Dans le monde du desktop/laptop, le boot/shutdown c'est has-been, la mode est à la mise en veille avec reprise en une demi-seconde.  :Wink: 

----------

## aCOSwt

 *geekounet wrote:*   

> la mode est à la mise en veille avec reprise en une demi-seconde. 

 

chtttt!

ça marche pas toujours très bien  :Wink: 

----------

## geekounet

 *aCOSwt wrote:*   

>  *geekounet wrote:*   la mode est à la mise en veille avec reprise en une demi-seconde.  
> 
> chtttt!
> 
> ça marche pas toujours très bien 

 

J'avoue que mon laptop tourne sur un autre OS qui supporte la mise en veille à la perfection  :Wink:  (une histoire de pomme). Mon desktop n'est pas sous Linux non plus (dualboot FreeBSD + Seven) mais je ne le met jamais en veille et le me laisse le temps de chercher une bière dans le frigo. Les seuls Linux que je touche sont mes NAS et les serveurs du taf.  :Razz: 

----------

## jvp777

 *Biloute wrote:*   

> Plus le temps passe et plus je me demande quelle est l'utilité d'avoir l'arbre portage sur mon disque dur.
> 
> J'utilise /etc/portage/rsync_excludes pour raccourcir emerge --sync et réduire l'espace disque utilisé.
> 
> Pourrait on plutôt passer par une option qui utilise l'arbre qui est dans un serveur?
> ...

 

Je ne pense pas que cela ait un quelconque rapport avec notre discussion... Bref.

Non mais vraiment, les gars, vous voyez, sur 4chan, tous les mecs ne jurent que par Gentoo, j'aimerais bien comprendre pourquoi. Vous voyez ?

----------

## Leander256

 *jvp777 wrote:*   

> Non mais vraiment, les gars, vous voyez, sur 4chan, tous les mecs ne jurent que par Gentoo, j'aimerais bien comprendre pourquoi. Vous voyez ?

 

 */b/ - Random wrote:*   

> The stories and information posted here are artistic works of fiction and falsehood.
> 
> Only a fool would take anything posted here as fact.

 

Oui je sais il y a d'autres "boards", mais bon, 4chan, sérieusement...

----------

## Magic Banana

 *jvp777 wrote:*   

> Et plus philosophiquement, Gentoo n'est-elle pas l'âme de GNU/Linux dans toute sa splendeur ? Quelque chose de "bricolé", difficilement accessible aux non-initiés et extrêmement riche de connaissances ?

 

La philosophie de GNU (pas de Linux... mais ce n'est, après tout, que le noyau  :Razz:  ) serait plutôt le contraire : libérer tous les utilisateurs d'ordinateur, même cette chère Madame Michu.

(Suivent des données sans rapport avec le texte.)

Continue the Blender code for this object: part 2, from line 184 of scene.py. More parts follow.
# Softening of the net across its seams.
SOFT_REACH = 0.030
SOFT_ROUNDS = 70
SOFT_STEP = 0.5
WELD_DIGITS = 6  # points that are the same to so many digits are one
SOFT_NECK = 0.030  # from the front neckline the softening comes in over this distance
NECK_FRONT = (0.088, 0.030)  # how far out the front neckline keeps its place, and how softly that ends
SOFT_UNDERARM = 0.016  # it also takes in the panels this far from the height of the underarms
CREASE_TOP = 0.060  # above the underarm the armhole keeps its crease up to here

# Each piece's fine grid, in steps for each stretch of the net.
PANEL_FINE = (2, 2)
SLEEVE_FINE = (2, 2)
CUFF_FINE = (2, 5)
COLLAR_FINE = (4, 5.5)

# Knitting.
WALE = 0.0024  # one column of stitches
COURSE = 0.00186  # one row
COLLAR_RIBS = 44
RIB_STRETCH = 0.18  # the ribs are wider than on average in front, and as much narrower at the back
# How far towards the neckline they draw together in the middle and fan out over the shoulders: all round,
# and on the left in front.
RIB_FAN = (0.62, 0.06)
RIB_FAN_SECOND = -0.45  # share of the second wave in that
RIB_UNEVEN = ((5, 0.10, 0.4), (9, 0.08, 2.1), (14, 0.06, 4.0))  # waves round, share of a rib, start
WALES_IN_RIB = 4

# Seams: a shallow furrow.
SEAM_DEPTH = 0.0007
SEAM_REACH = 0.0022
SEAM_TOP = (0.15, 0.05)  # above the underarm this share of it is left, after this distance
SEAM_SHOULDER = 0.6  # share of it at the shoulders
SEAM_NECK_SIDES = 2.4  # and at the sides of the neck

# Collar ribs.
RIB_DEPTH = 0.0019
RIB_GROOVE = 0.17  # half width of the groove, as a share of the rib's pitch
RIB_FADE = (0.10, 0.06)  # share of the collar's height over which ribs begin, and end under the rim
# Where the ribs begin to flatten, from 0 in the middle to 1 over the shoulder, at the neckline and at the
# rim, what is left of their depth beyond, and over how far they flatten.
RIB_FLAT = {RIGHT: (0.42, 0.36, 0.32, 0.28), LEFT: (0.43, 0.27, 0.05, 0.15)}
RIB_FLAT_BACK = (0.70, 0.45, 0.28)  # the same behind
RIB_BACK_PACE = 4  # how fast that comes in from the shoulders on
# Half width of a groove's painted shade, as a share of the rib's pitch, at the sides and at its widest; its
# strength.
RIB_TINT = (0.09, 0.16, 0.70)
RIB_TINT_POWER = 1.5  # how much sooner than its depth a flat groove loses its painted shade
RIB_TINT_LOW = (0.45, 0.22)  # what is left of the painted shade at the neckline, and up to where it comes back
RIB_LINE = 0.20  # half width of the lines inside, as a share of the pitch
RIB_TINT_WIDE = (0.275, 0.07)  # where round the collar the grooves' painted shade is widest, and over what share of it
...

Au point de vue "liberté", Gentoo est loin d'être l'âme de GNU. Non seulement parce que Madame Michu ne saurait pas l'administrer mais surtout parce que, par défaut, le noyau est plein de blobs et n'importe quel logiciel, qu'il soit libre ou non, s'installe sans la moindre différence. Pas même besoin d'activer un dépôt "non-free" comme avec Debian. En fait, c'est le contraire : il faut restreindre les licences acceptées par défaut et ajouter un mot-clé à la variable USE pour avoir un système vraiment libre.

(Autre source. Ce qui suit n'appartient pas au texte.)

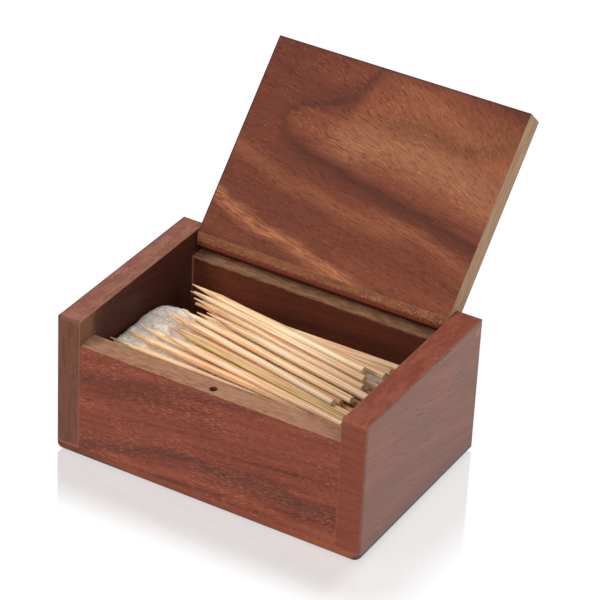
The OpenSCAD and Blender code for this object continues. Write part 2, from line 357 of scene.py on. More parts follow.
def rawColour(tree, point, shades, offset, **changes):
    # a sawn edge's colour and the tone that gives its relief
    look = {**rawLook, **changes}
    tone = noiseAt(tree, point, look["stretch"], offset, 4.0, 0.65)
    shade = colourSteps(tree, tone, look["toneSteps"], shades)
    dots = patches(tree, point, look["dotSize"], offset + 9, look["dotFrom"], look["dotFull"])
    return toned(tree, shade, dots, look["dot"], look["dotAmount"]), tone


def finishWood(tree, shade, relief, look, sheen=None, raw=None):
    # oiled surface: uneven roughness, a fine relief and, on some faces, a clear sheen
    hollows = look["roughness"] + woodLook["hollowRoughness"]
    rough = scaled(tree, relief, woodLook["ridgeGloss"], hollows)
    if raw is not None:
        mask, rawShade, rawTone = raw
        shade = mixColour(tree, mask, shade, rawShade)
        rough = mixValue(tree, mask, rough, rawLook["roughness"])
        relief = mixValue(tree, mask, relief, times(tree, rawTone, woodLook["rawRelief"]))
    more = {"Roughness": rough, "Coat Roughness": woodLook["coatRoughness"]}
    if sheen is not None:
        more["Coat Weight"] = sheen
    surface(tree, {**woodLook, **look}, shade, relief, more)


def dress(node, mat):
    nodes[node].data.materials.clear()
    nodes[node].data.materials.append(mat)


# Front panel: dense pink flecks over red-brown, and a raw tan top edge with the peg hole

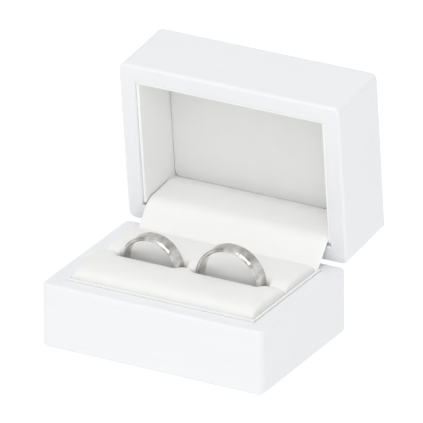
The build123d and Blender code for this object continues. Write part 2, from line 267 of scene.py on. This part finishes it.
def steel(name, colour, rough, stretch):
    """Stamped steel: drawn lines along the strip and a slightly uneven polish."""
    finish, nodes, links, shader = new_finish(name, colour, rough)
    shader.inputs["Metallic"].default_value = 1.0
    lines = noise(nodes, links, object_pattern(nodes, links, stretch), 1500, 3.0)
    links.new(ramp(nodes, links, lines, 0.3, 0.7, rough - 0.08, rough + 0.08), shader.inputs["Roughness"])
    emboss(nodes, links, shader, lines, 0.15, 0.00003)
    return finish


def card():
    """Plain buff card with short fibres."""
    finish, nodes, links, shader = new_finish("plain_card", (0.62, 0.58, 0.5), 0.85)
    fibre = noise(nodes, links, object_pattern(nodes, links), 1800, 6.0, 0.6)
    tone = ramp(nodes, links, fibre, 0.3, 0.7, 0, 1)
    buff = tint(nodes, links, tone, (0.58, 0.54, 0.46), (0.68, 0.64, 0.56))
    links.new(buff, shader.inputs["Base Color"])
    emboss(nodes, links, shader, fibre, 0.3, 0.0001)
    return finish


def felt():
    """Pale wool felt with a fine nap."""
    finish, nodes, links, shader = new_finish("pale_felt", (0.8, 0.79, 0.76), 0.95)
    fibre = noise(nodes, links, object_pattern(nodes, links), 2600, 8.0, 0.7)
    tone = ramp(nodes, links, fibre, 0.3, 0.7, 0, 1)
    wool = tint(nodes, links, tone, (0.7, 0.69, 0.66), (0.86, 0.85, 0.82))
    links.new(wool, shader.inputs["Base Color"])
    shader.inputs["Sheen Weight"].default_value = 0.5
    emboss(nodes, links, shader, fibre, 0.6, 0.0003)
    return finish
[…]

Quant à ta question, je te répondrais bien "Non mais l'important c'est la personnalisation". Tu oublies néanmoins un autre point important : la communauté. Même si elle semble diminuer en taille,elle  est l'une des plus compétente qui soit.

----------

## kopp

Oh merde, on a réveillé Magic Banana... planquez vous !   :Wink: 

----------

## jvp777

 *Magic Banana wrote:*   

> la communauté. Même si elle semble diminuer en taille,elle  est l'une des plus compétente qui soit.

 

Ah, ouais, j'ai bien l'impression également que la communauté Gentoo flanche quand même un peu ces derniers-temps, selon moi, au profit d'Arch. J'ai l'impression que cette dernière est une distro fraîche, cool, djeun's, et toujours avec cet esprit "hacker" fidèle aux distributions dites "avancées".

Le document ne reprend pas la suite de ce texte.